The A.I.-generated backdrops, rendered in uplifting colors like sky blue and yellow ochre, portray a contemplative memorial complex tucked into towering mountains by a placid lake. In the images, the monuments engraved with species’ names rise like canyon walls above tiny, almost insignificant humans.
Allado-McDowell said that the scenes were inspired by abandoned Italian marble quarries, where, for centuries, slabs of white stone have been sliced out of mountainsides. The artist imagined carving a memorial directly into one of these sites of extraction, poetically illustrating renewal after human-driven destruction.
The artist hopes to construct a real stone monument to extinction, though the location and details have not yet been determined. However, Coplan said, “The idea of the rehearsal is that we’re all beginning to perform this text, and by doing so, we’re starting to make the monument, because now it’s in all of our minds.”
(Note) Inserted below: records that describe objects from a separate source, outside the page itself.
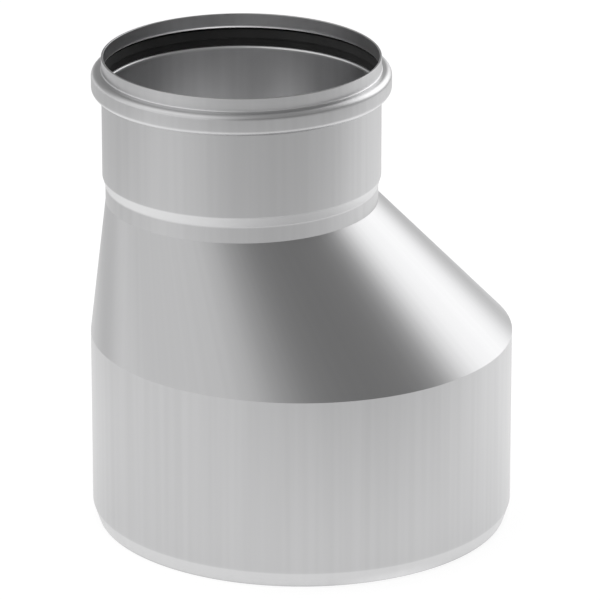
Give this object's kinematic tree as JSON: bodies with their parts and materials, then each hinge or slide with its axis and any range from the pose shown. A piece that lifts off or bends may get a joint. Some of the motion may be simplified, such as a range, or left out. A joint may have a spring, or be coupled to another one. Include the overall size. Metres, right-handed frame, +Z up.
{
  "type": "eccentric flue pipe reducer",
  "caption": "Eccentric sheet-metal reducer for round flue pipe: wide spigot below, set-over cone, and a beaded socket with a black lip seal on top.",
  "frame": {"origin": "centre of the wide spigot's end, on the plane that the reducer stands on", "axes": "+Z up along the spigot's axis to the socket; -X is the straight side, towards which the socket's axis is set over"},
  "size_m": [0.2062, 0.2, 0.221],
  "materials": {
    "satin_steel": "satin, even grey, as rolled stainless sheet",
    "seal_rubber": "matt black"
  },
  "bodies": {
    "root": {"spigot_tube": "satin_steel", "eccentric_cone": "satin_steel", "socket_collar": "satin_steel", "lip_seal": "seal_rubber"}
  },
  "joints": []
}
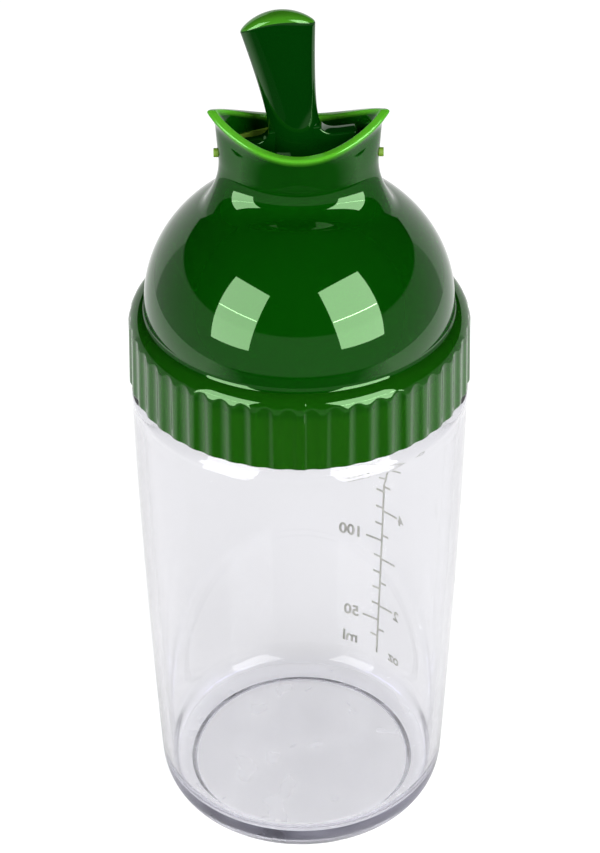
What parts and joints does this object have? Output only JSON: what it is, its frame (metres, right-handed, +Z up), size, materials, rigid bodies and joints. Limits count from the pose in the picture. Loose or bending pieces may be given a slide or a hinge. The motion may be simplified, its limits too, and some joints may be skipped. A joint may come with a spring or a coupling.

Also in development is Act 2 of “The Known Lost,” in which species will be added to the memorial as they vanish from Earth, after the exhibition at Swiss Institute ends. Allado-McDowell said these additions could be performed ceremonially and broadcast to raise awareness “while also being a deeply felt, meaningful ritual.”
For Allado-McDowell, creating this exhibition has been “a process of healing” that took them from dissociation and dread to a state of informed humility. They realized that contemplating humans’ role in a deep-time narrative gives us a choice.
“You could look at it in a way that is passive or nihilistic, that it doesn’t matter what I do because time is so long,” they said. “Or you could see that you’re part of a cumulative process, and everything you do really matters.”